> _STATED TASK_: Write out the entries again exactly as they are given.

> _INPUT_:
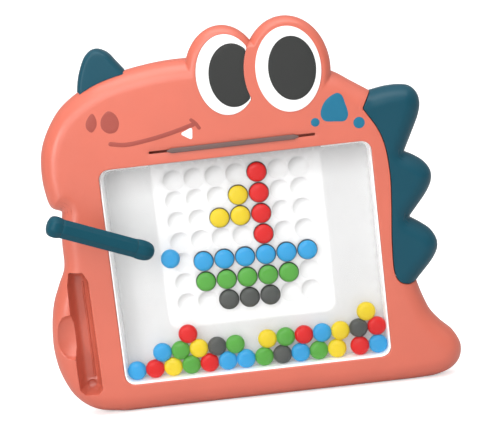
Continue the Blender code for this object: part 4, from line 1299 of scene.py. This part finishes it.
def studio():
    """A floor that sweeps up into a wall behind the board, three soft lights and the surroundings."""
    profile = [(-FLOOR_REACH, 0.0)]
    for turn in np.linspace(0, math.pi / 2, 13):
        profile.append((WALL_DISTANCE + WALL_SWEEP * math.sin(turn), WALL_SWEEP * (1 - math.cos(turn))))
    profile.append((WALL_DISTANCE + WALL_SWEEP, WALL_HEIGHT))
    vertices = [(x, y, z + cad_box[0][2]) for y, z in profile for x in (-FLOOR_REACH, FLOOR_REACH)]
    faces = [(2 * k, 2 * k + 1, 2 * k + 3, 2 * k + 2) for k in range(len(profile) - 1)]
    backdrop = make_mesh("backdrop", np.array(vertices) / MM, faces)
    backdrop.data.materials.append(backdrop_paper())
    backdrop.data.shade_smooth()
    for name, place, size, power in LIGHTS:
        lamp = bpy.data.lights.new(name, "AREA")
        lamp.shape = "RECTANGLE"
        lamp.size, lamp.size_y = size
        lamp.energy = power
        light = linked(name, lamp)
        light.location = place
        light.rotation_euler = (Vector(LIGHT_TARGET) - Vector(place)).to_track_quat("-Z", "Y").to_euler()
    bpy.context.scene.world = surroundings()
    bpy.context.scene.view_settings.view_transform = "Standard"


def camera():
    """A long lens in front of the board, a little above it and rolled, so that the board leans."""
    azimuth, elevation, roll = (math.radians(a) for a in CAMERA_ANGLES)
    level = Vector((math.sin(azimuth), -math.cos(azimuth), 0)) * math.cos(elevation)
    away = level + Vector((0, 0, math.sin(elevation)))
    right = (-away).cross(Vector((0, 0, 1))).normalized()
    up = right.cross(-away)
    rolled_right = right * math.cos(roll) + up * math.sin(roll)
    rolled_up = up * math.cos(roll) - right * math.sin(roll)
    data = bpy.data.cameras.new("camera")
    data.lens = CAMERA_LENS
    made = linked("camera", data)
    place = Matrix((rolled_right, rolled_up, away)).transposed().to_4x4()
    place.translation = Vector(CAMERA_TARGET) * MM + away * CAMERA_DISTANCE
    made.matrix_world = place
    bpy.context.scene.camera = made


front_housing()
back_cover()
cover_screws()
horn_and_spikes()
eyes()
face_prints()
chamber_tray()
dimple_plate()
flat_sheet("window", "window_panel", WINDOW_CORNER - 1, "window", "root", 0.1, WINDOW_INSET)
flat_sheet("card", "pattern_card", CARD_CORNER, "card", "pattern_card", 0.2, longer=CARD_REACH)
card_tab()
beads()
pen()
studio()
camera()
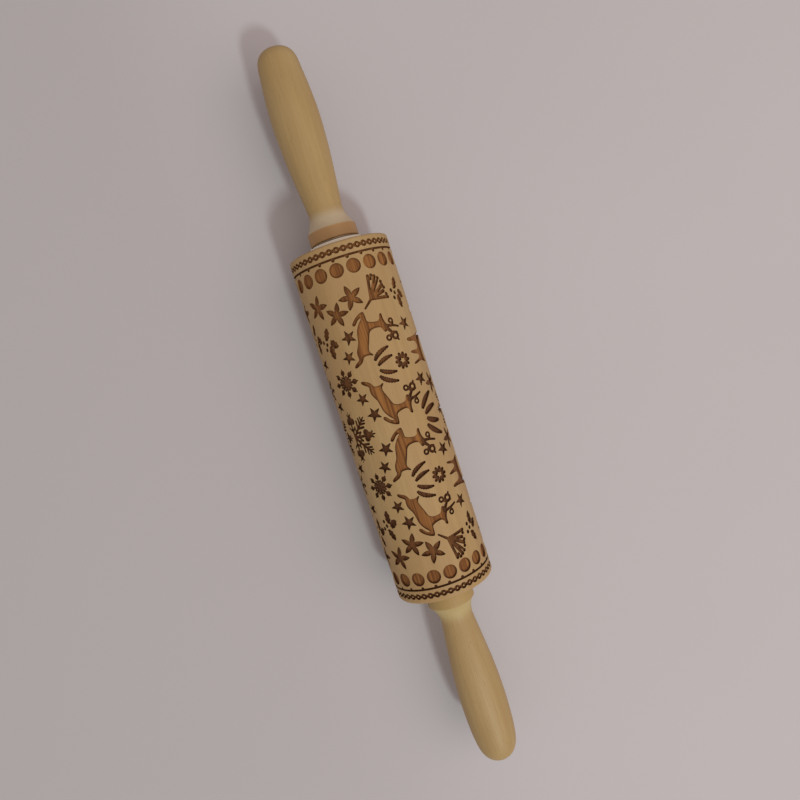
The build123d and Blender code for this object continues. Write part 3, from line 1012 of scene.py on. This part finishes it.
def pressed_washer(name):
    """Thin ring with rounded outer edges."""
    low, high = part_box(name)
    start, end = low.x / MM, high.x / MM
    edge = washer_edge_round
    outer = (high.z - low.z) / 2 / MM
    profile = [(start, washer_bore_radius), (start, outer - edge)]
    profile += arc(start + edge, outer - edge, edge, 180, 90, 4)[1:]
    profile += arc(end - edge, outer - edge, edge, 90, 0, 4)
    profile += [(end, washer_bore_radius)]
    washer = spun(name + "_pressed", profile, True, small_steps)
    smooth(washer)
    return washer


def drawn_axle():
    """Round rod with chamfered ends."""
    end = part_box("axle_rod")[1].x / MM
    half = [(end - axle_chamfer, axle_radius), (end, axle_radius - axle_chamfer), (end, 0.0)]
    profile = [(-x, radius) for x, radius in half[::-1]] + half
    axle = spun("axle_rod_drawn", profile, False, axle_steps)
    smooth(axle)
    return axle


finished(carved_barrel(), "barrel", "barrel", engraved_wood())

nylon = fine_plastic()
washer_steel = drawn_steel("washer_steel", 0.42, 168, (1.0, 0.87, 0.70))
for bush, washer in (("left_bush", "left_washer"), ("right_bush", "right_washer")):
    finished(moulded_bush(bush), "barrel", bush, nylon)
    finished(pressed_washer(washer), "washers", washer, washer_steel)

finished(drawn_axle(), "handle_set", "axle_rod", drawn_steel("axle_steel", 0.3, 190))

# Turning of the two handles: places along the grip with the radius there as a share of the
# grip's, and along the flare with how much of its fall from collar to neck is left
left_turning = {
    "neck": 8.65, "grip": 12.0, "nose_share": 0.13, "bluntness": 3.2,
    "shares": (
        (0.21, 0.86), (0.37, 0.95), (0.57, 1.0), (0.74, 0.948), (0.84, 0.885), (0.92, 0.842), (1.0, 0.80),
    ),
    "falls": ((0.21, 0.66), (0.5, 0.29), (0.77, 0.07)),
}
right_turning = {
    "neck": 8.5, "grip": 11.95, "nose_share": 0.17, "bluntness": 2.8,
    "shares": (
        (0.17, 0.825), (0.36, 0.945), (0.57, 1.0), (0.76, 0.965), (0.86, 0.90), (0.93, 0.855), (1.0, 0.81),
    ),
    "falls": ((0.17, 0.62), (0.4, 0.30), (0.7, 0.08)),
}
# The left collar colour holds painted warm shade from the barrel's shadow, and both flare colours a painted
# sheen
for name, turning, seed, collar_tone_and_shade, flare_sheen_and_grain in (
    ("left_handle", left_turning, 0.11, rgb(182, 134, 90), rgb(196, 177, 150)),
    ("right_handle", right_turning, 0.83, rgb(170, 141, 85), rgb(183, 161, 111)),
):
    wood = handle_wood(name, seed, collar_tone_and_shade, flare_sheen_and_grain)
    finished(turned_handle(name, **turning), "handle_set", name, wood)

# Floor, light and camera

bpy.ops.object.select_all(action="DESELECT")
bpy.ops.mesh.primitive_plane_add(size=8.0)
floor = bpy.context.active_object
floor.name = "floor"
floor.data.materials.append(pale_floor())

scene = bpy.context.scene
world = bpy.data.worlds.new("soft_room")
scene.world = world
world.use_nodes = True
background = world.node_tree.nodes["Background"]
background.inputs["Color"].default_value = (1.0, 0.935, 0.905, 1.0)
background.inputs["Strength"].default_value = 0.46


def soft_lamp(name, place, size, power, colour):
    """Square lamp that points at the middle of the pin."""
    data = bpy.data.lights.new(name, "AREA")
    data.shape = "SQUARE"
    data.size = size
    data.energy = power
    data.color = colour
    lamp = bpy.data.objects.new(name, data)
    scene.collection.objects.link(lamp)
    lamp.location = place
    direction = Vector((0.0, 0.0, axis_height)) - lamp.location
    lamp.rotation_euler = direction.to_track_quat("-Z", "Y").to_euler()


soft_lamp("lamp", place=(2.51, 0.50, 3.1), size=0.4, power=52.5, colour=(0.81, 0.98, 1.0))
soft_lamp("window", place=(0.15, 0.45, 0.9), size=1.1, power=3.9, colour=(1.0, 0.84, 0.79))

# Camera at the photograph's angle: nearly straight above the pin, which runs down the picture.
# The world is turned about Z first, and then tipped about X and Y until it faces the lens.
camera_place = (-0.0336601, -0.0244021, 0.3463194)
turn_about_z, tip_about_x, tip_about_y = -1.2523378, 0.0459018, 0.1155664
tipped = Matrix.Rotation(tip_about_y, 4, "Y") @ Matrix.Rotation(tip_about_x, 4, "X")
seen = (tipped @ Matrix.Rotation(turn_about_z, 4, "Z")).to_3x3().transposed().to_4x4()
seen.translation = Vector(camera_place)
camera_data = bpy.data.cameras.new("camera")
camera_data.sensor_width = 36.0
camera_data.lens = 28.853
camera_data.clip_start = 0.01
camera = bpy.data.objects.new("camera", camera_data)
scene.collection.objects.link(camera)
camera.matrix_world = seen
scene.camera = camera
scene.view_settings.view_transform = "Standard"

> _ANSWER TO THIS EXERCISE_:
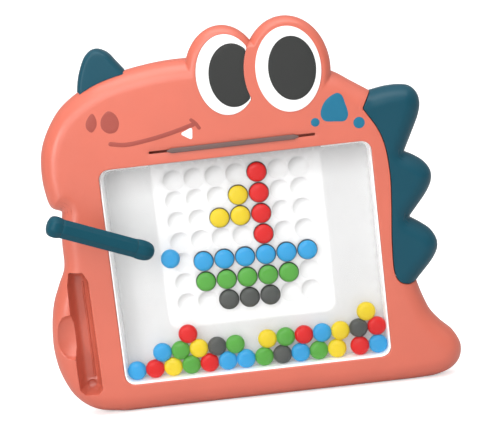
Continue the Blender code for this object: part 4, from line 1299 of scene.py. This part finishes it.
def studio():
    """A floor that sweeps up into a wall behind the board, three soft lights and the surroundings."""
    profile = [(-FLOOR_REACH, 0.0)]
    for turn in np.linspace(0, math.pi / 2, 13):
        profile.append((WALL_DISTANCE + WALL_SWEEP * math.sin(turn), WALL_SWEEP * (1 - math.cos(turn))))
    profile.append((WALL_DISTANCE + WALL_SWEEP, WALL_HEIGHT))
    vertices = [(x, y, z + cad_box[0][2]) for y, z in profile for x in (-FLOOR_REACH, FLOOR_REACH)]
    faces = [(2 * k, 2 * k + 1, 2 * k + 3, 2 * k + 2) for k in range(len(profile) - 1)]
    backdrop = make_mesh("backdrop", np.array(vertices) / MM, faces)
    backdrop.data.materials.append(backdrop_paper())
    backdrop.data.shade_smooth()
    for name, place, size, power in LIGHTS:
        lamp = bpy.data.lights.new(name, "AREA")
        lamp.shape = "RECTANGLE"
        lamp.size, lamp.size_y = size
        lamp.energy = power
        light = linked(name, lamp)
        light.location = place
        light.rotation_euler = (Vector(LIGHT_TARGET) - Vector(place)).to_track_quat("-Z", "Y").to_euler()
    bpy.context.scene.world = surroundings()
    bpy.context.scene.view_settings.view_transform = "Standard"


def camera():
    """A long lens in front of the board, a little above it and rolled, so that the board leans."""
    azimuth, elevation, roll = (math.radians(a) for a in CAMERA_ANGLES)
    level = Vector((math.sin(azimuth), -math.cos(azimuth), 0)) * math.cos(elevation)
    away = level + Vector((0, 0, math.sin(elevation)))
    right = (-away).cross(Vector((0, 0, 1))).normalized()
    up = right.cross(-away)
    rolled_right = right * math.cos(roll) + up * math.sin(roll)
    rolled_up = up * math.cos(roll) - right * math.sin(roll)
    data = bpy.data.cameras.new("camera")
    data.lens = CAMERA_LENS
    made = linked("camera", data)
    place = Matrix((rolled_right, rolled_up, away)).transposed().to_4x4()
    place.translation = Vector(CAMERA_TARGET) * MM + away * CAMERA_DISTANCE
    made.matrix_world = place
    bpy.context.scene.camera = made


front_housing()
back_cover()
cover_screws()
horn_and_spikes()
eyes()
face_prints()
chamber_tray()
dimple_plate()
flat_sheet("window", "window_panel", WINDOW_CORNER - 1, "window", "root", 0.1, WINDOW_INSET)
flat_sheet("card", "pattern_card", CARD_CORNER, "card", "pattern_card", 0.2, longer=CARD_REACH)
card_tab()
beads()
pen()
studio()
camera()
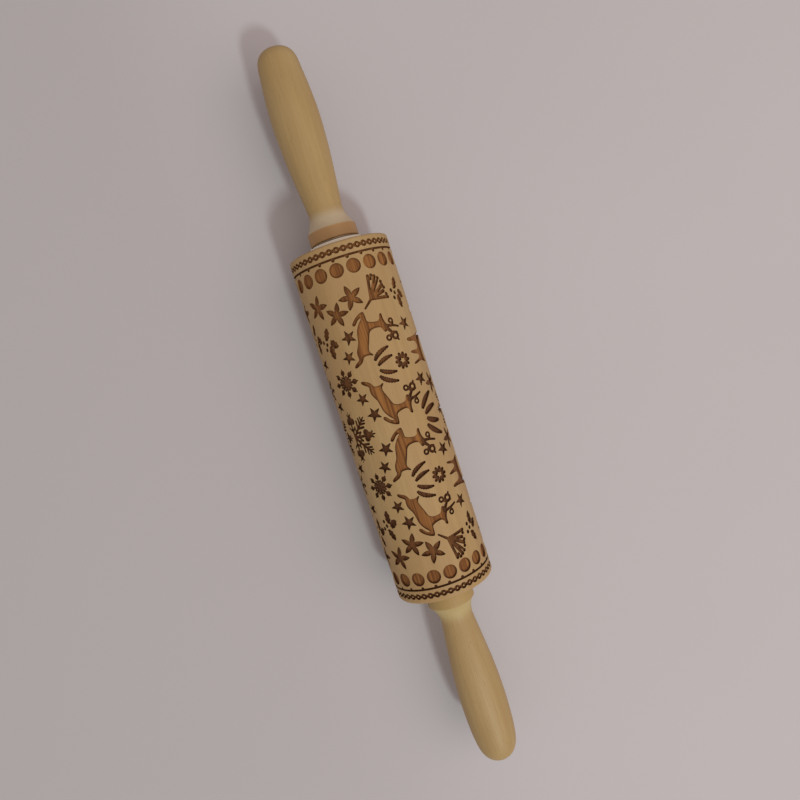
The build123d and Blender code for this object continues. Write part 3, from line 1012 of scene.py on. This part finishes it.
def pressed_washer(name):
    """Thin ring with rounded outer edges."""
    low, high = part_box(name)
    start, end = low.x / MM, high.x / MM
    edge = washer_edge_round
    outer = (high.z - low.z) / 2 / MM
    profile = [(start, washer_bore_radius), (start, outer - edge)]
    profile += arc(start + edge, outer - edge, edge, 180, 90, 4)[1:]
    profile += arc(end - edge, outer - edge, edge, 90, 0, 4)
    profile += [(end, washer_bore_radius)]
    washer = spun(name + "_pressed", profile, True, small_steps)
    smooth(washer)
    return washer


def drawn_axle():
    """Round rod with chamfered ends."""
    end = part_box("axle_rod")[1].x / MM
    half = [(end - axle_chamfer, axle_radius), (end, axle_radius - axle_chamfer), (end, 0.0)]
    profile = [(-x, radius) for x, radius in half[::-1]] + half
    axle = spun("axle_rod_drawn", profile, False, axle_steps)
    smooth(axle)
    return axle


finished(carved_barrel(), "barrel", "barrel", engraved_wood())

nylon = fine_plastic()
washer_steel = drawn_steel("washer_steel", 0.42, 168, (1.0, 0.87, 0.70))
for bush, washer in (("left_bush", "left_washer"), ("right_bush", "right_washer")):
    finished(moulded_bush(bush), "barrel", bush, nylon)
    finished(pressed_washer(washer), "washers", washer, washer_steel)

finished(drawn_axle(), "handle_set", "axle_rod", drawn_steel("axle_steel", 0.3, 190))

# Turning of the two handles: places along the grip with the radius there as a share of the
# grip's, and along the flare with how much of its fall from collar to neck is left
left_turning = {
    "neck": 8.65, "grip": 12.0, "nose_share": 0.13, "bluntness": 3.2,
    "shares": (
        (0.21, 0.86), (0.37, 0.95), (0.57, 1.0), (0.74, 0.948), (0.84, 0.885), (0.92, 0.842), (1.0, 0.80),
    ),
    "falls": ((0.21, 0.66), (0.5, 0.29), (0.77, 0.07)),
}
right_turning = {
    "neck": 8.5, "grip": 11.95, "nose_share": 0.17, "bluntness": 2.8,
    "shares": (
        (0.17, 0.825), (0.36, 0.945), (0.57, 1.0), (0.76, 0.965), (0.86, 0.90), (0.93, 0.855), (1.0, 0.81),
    ),
    "falls": ((0.17, 0.62), (0.4, 0.30), (0.7, 0.08)),
}
# The left collar colour holds painted warm shade from the barrel's shadow, and both flare colours a painted
# sheen
for name, turning, seed, collar_tone_and_shade, flare_sheen_and_grain in (
    ("left_handle", left_turning, 0.11, rgb(182, 134, 90), rgb(196, 177, 150)),
    ("right_handle", right_turning, 0.83, rgb(170, 141, 85), rgb(183, 161, 111)),
):
    wood = handle_wood(name, seed, collar_tone_and_shade, flare_sheen_and_grain)
    finished(turned_handle(name, **turning), "handle_set", name, wood)

# Floor, light and camera

bpy.ops.object.select_all(action="DESELECT")
bpy.ops.mesh.primitive_plane_add(size=8.0)
floor = bpy.context.active_object
floor.name = "floor"
floor.data.materials.append(pale_floor())

scene = bpy.context.scene
world = bpy.data.worlds.new("soft_room")
scene.world = world
world.use_nodes = True
background = world.node_tree.nodes["Background"]
background.inputs["Color"].default_value = (1.0, 0.935, 0.905, 1.0)
background.inputs["Strength"].default_value = 0.46


def soft_lamp(name, place, size, power, colour):
    """Square lamp that points at the middle of the pin."""
    data = bpy.data.lights.new(name, "AREA")
    data.shape = "SQUARE"
    data.size = size
    data.energy = power
    data.color = colour
    lamp = bpy.data.objects.new(name, data)
    scene.collection.objects.link(lamp)
    lamp.location = place
    direction = Vector((0.0, 0.0, axis_height)) - lamp.location
    lamp.rotation_euler = direction.to_track_quat("-Z", "Y").to_euler()


soft_lamp("lamp", place=(2.51, 0.50, 3.1), size=0.4, power=52.5, colour=(0.81, 0.98, 1.0))
soft_lamp("window", place=(0.15, 0.45, 0.9), size=1.1, power=3.9, colour=(1.0, 0.84, 0.79))

# Camera at the photograph's angle: nearly straight above the pin, which runs down the picture.
# The world is turned about Z first, and then tipped about X and Y until it faces the lens.
camera_place = (-0.0336601, -0.0244021, 0.3463194)
turn_about_z, tip_about_x, tip_about_y = -1.2523378, 0.0459018, 0.1155664
tipped = Matrix.Rotation(tip_about_y, 4, "Y") @ Matrix.Rotation(tip_about_x, 4, "X")
seen = (tipped @ Matrix.Rotation(turn_about_z, 4, "Z")).to_3x3().transposed().to_4x4()
seen.translation = Vector(camera_place)
camera_data = bpy.data.cameras.new("camera")
camera_data.sensor_width = 36.0
camera_data.lens = 28.853
camera_data.clip_start = 0.01
camera = bpy.data.objects.new("camera", camera_data)
scene.collection.objects.link(camera)
camera.matrix_world = seen
scene.camera = camera
scene.view_settings.view_transform = "Standard"